AROUND £1.6million worth of criminal cash and assets was taken out of the hands of criminals in Lancashire last year, with industry professionals saying the amount recovered is only a ‘drop in the ocean’ compared with the huge volumes of illegal money flowing through the UK.

However the staggering sum claimed back by Lancashire Police in 2018-19 was £300,000 higher than the amount on the previous period, when £1.3million was ascertained.

The figures, which have been revealed by the home office, show the cash and assets received through proceeds of crime.

Of the £1.6million, one million pounds was obtained through confiscation orders, which are made during sentencing following a criminal conviction.

The rest came from powers to seize and confiscate cash via civil proceedings.
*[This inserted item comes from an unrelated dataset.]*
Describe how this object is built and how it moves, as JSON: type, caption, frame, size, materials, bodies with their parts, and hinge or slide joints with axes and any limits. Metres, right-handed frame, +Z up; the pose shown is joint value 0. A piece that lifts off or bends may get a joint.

Dominic Kavakeb, anti-corruption organisation of Global Witness, said: “These latest statistics really are a drop in the ocean compared with the billions in illicit wealth flooding the UK.
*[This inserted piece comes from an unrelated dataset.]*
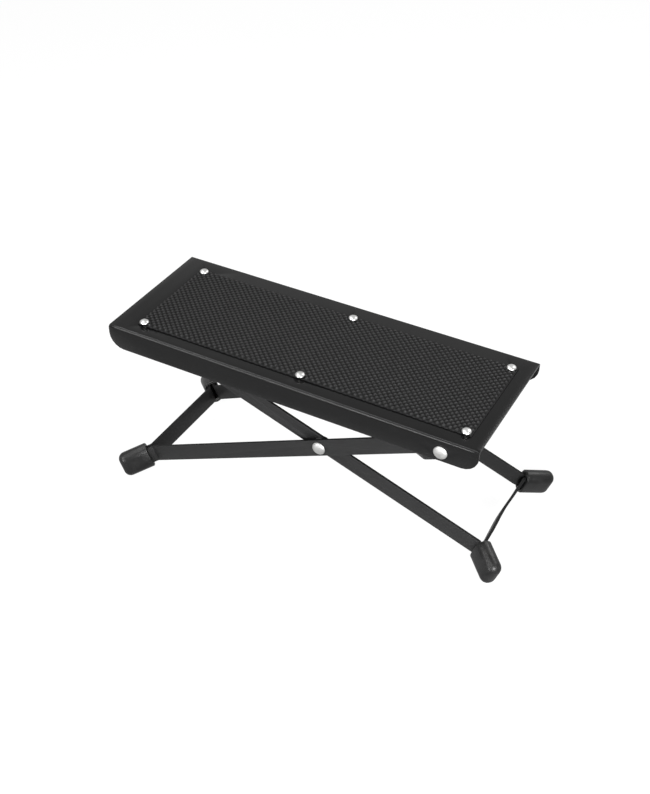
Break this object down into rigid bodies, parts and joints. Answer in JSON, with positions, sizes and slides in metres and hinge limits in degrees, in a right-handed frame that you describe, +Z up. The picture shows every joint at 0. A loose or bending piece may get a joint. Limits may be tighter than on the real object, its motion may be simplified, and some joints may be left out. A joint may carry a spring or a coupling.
{
  "type": "folding guitar footrest",
  "caption": "Folding footrest: a flanged steel platform with a rubber tread mat on crossed strip-steel frames, set higher or lower by a rod under a notched rack.",
  "frame": {"origin": "middle of the floor under the part, standing in its lowest setting", "axes": "+X along the platform towards its hinged end, +Y across it, +Z up"},
  "size_m": [0.3278, 0.133, 0.1448],
  "materials": {
    "black_powder_coat": "satin black powder coat",
    "mat_rubber": "matt black rubber, moulded weave",
    "cap_rubber": "satin black moulded rubber",
    "bright_zinc": "bright zinc plate"
  },
  "bodies": {
    "platform": {"platform_plate": "black_powder_coat", "tread_mat": "mat_rubber", "mat_rivet_near_1": "bright_zinc", "mat_rivet_near_2": "bright_zinc", "mat_rivet_near_3": "bright_zinc", "mat_rivet_far_1": "bright_zinc", "mat_rivet_far_2": "bright_zinc", "mat_rivet_far_3": "bright_zinc", "notched_rack": "black_powder_coat", "rack_rivet_left": "bright_zinc", "rack_rivet_right": "bright_zinc", "hinge_rivet_near": "bright_zinc", "hinge_rivet_far": "bright_zinc", "hinge_washer_near": "bright_zinc", "hinge_washer_far": "bright_zinc"},
    "hinged_frame": {"hinged_leg_frame": "black_powder_coat", "hinged_foot_cap_near": "cap_rubber", "hinged_foot_cap_far": "cap_rubber", "scissor_rivet_near": "bright_zinc", "scissor_rivet_far": "bright_zinc", "scissor_spacer_near": "bright_zinc", "scissor_spacer_far": "bright_zinc"},
    "locking_frame": {"locking_leg_frame": "black_powder_coat", "locking_foot_cap_near": "cap_rubber", "locking_foot_cap_far": "cap_rubber", "locking_rod": "bright_zinc", "scissor_washer_near": "bright_zinc", "scissor_washer_far": "bright_zinc"}
  },
  "joints": [
    {"name": "platform_fold", "type": "hinge", "parent": "hinged_frame", "child": "platform", "pos_m": [0.12004, 0, 0.10723], "axis": [0, -1, 0], "range_deg": [-15, 23.9]},
    {"name": "locking_frame_swing", "type": "hinge", "parent": "hinged_frame", "child": "locking_frame", "pos_m": [0.01863, 0, 0.07145], "axis": [0, -1, 0], "range_deg": [-26.5, 42.2]}
  ],
  "couplings": [
    {"joint": "locking_frame_swing", "follows": "platform_fold", "ratio": 1.76}
  ]
}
"It shows how much work there is still to do in the fight against dirty money, starting with the long-awaited property register that can bring transparency to the UK’s property market – for years a top choice for criminals and the corrupt looking to launder stolen cash.”

Around £208 million was collected by police forces, councils and government agencies across England, Wales and Northern Ireland using powers under the Proceeds of Crime Act in 2019-20 – a 4% decrease from the year before, but up 8% compared to five years ago.
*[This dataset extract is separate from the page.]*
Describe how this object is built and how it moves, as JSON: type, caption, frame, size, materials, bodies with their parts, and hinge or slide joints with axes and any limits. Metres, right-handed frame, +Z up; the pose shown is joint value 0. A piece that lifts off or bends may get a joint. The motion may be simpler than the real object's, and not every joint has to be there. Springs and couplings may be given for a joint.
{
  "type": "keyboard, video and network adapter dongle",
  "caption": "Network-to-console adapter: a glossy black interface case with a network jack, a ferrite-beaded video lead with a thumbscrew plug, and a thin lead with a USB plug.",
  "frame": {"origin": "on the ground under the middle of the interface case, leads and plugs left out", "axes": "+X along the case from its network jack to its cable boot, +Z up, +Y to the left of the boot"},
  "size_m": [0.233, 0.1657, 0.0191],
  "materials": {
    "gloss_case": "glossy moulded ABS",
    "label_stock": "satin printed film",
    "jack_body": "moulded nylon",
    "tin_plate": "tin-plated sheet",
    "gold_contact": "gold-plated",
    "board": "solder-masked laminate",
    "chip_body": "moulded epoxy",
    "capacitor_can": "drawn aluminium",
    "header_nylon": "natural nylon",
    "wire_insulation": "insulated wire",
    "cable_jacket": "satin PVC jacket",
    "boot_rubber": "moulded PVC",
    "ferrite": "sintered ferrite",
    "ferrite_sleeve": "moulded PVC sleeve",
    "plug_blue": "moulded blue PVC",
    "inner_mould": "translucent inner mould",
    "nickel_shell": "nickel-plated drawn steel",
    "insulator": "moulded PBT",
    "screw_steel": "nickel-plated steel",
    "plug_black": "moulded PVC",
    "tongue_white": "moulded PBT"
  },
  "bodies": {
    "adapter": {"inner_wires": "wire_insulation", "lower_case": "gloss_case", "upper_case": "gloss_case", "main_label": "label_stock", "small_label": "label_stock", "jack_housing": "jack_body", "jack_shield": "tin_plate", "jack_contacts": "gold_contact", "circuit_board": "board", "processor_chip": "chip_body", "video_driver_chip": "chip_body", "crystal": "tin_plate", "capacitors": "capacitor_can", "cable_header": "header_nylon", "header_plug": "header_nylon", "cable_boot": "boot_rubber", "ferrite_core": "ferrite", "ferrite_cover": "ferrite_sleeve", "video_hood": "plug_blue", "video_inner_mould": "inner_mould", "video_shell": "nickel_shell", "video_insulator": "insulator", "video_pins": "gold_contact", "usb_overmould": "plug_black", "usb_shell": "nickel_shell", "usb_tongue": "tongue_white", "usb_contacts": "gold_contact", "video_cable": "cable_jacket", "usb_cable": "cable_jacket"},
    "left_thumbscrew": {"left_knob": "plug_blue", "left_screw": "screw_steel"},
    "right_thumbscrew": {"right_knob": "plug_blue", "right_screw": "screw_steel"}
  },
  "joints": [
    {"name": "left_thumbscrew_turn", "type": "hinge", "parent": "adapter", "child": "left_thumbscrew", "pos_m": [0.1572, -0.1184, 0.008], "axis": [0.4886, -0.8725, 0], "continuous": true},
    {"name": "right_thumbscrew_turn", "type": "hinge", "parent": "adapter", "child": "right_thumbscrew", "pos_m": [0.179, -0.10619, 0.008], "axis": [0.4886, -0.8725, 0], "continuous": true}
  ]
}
The Government unveiled new measures to clamp down on corruption in 2018, including the creation of Unexplained Wealth Orders – which give authorities the power to demand a person or company explain where their cash or assets came from.

To date, the National Crime Agency has obtained UWOs on four cases with a total asset value estimated at just over £143m.

In the year to March, £208m was also frozen in more than 800 bank and building society accounts – up significantly from £95 million the year before.

The National Economic Crime centre, based at the NCA's headquarters, also launched two years ago with the aim of bringing together police and government bodies to combat economic crime, including money laundering and fraud.

An NCA spokeswoman said: “The National Crime Agency froze or seized £160m in suspected criminal assets during the last year alone, and we continue to use all of our powers, in both the criminal and civil spheres, to disrupt criminals and corrupt elites by recovering the proceeds of their criminality.”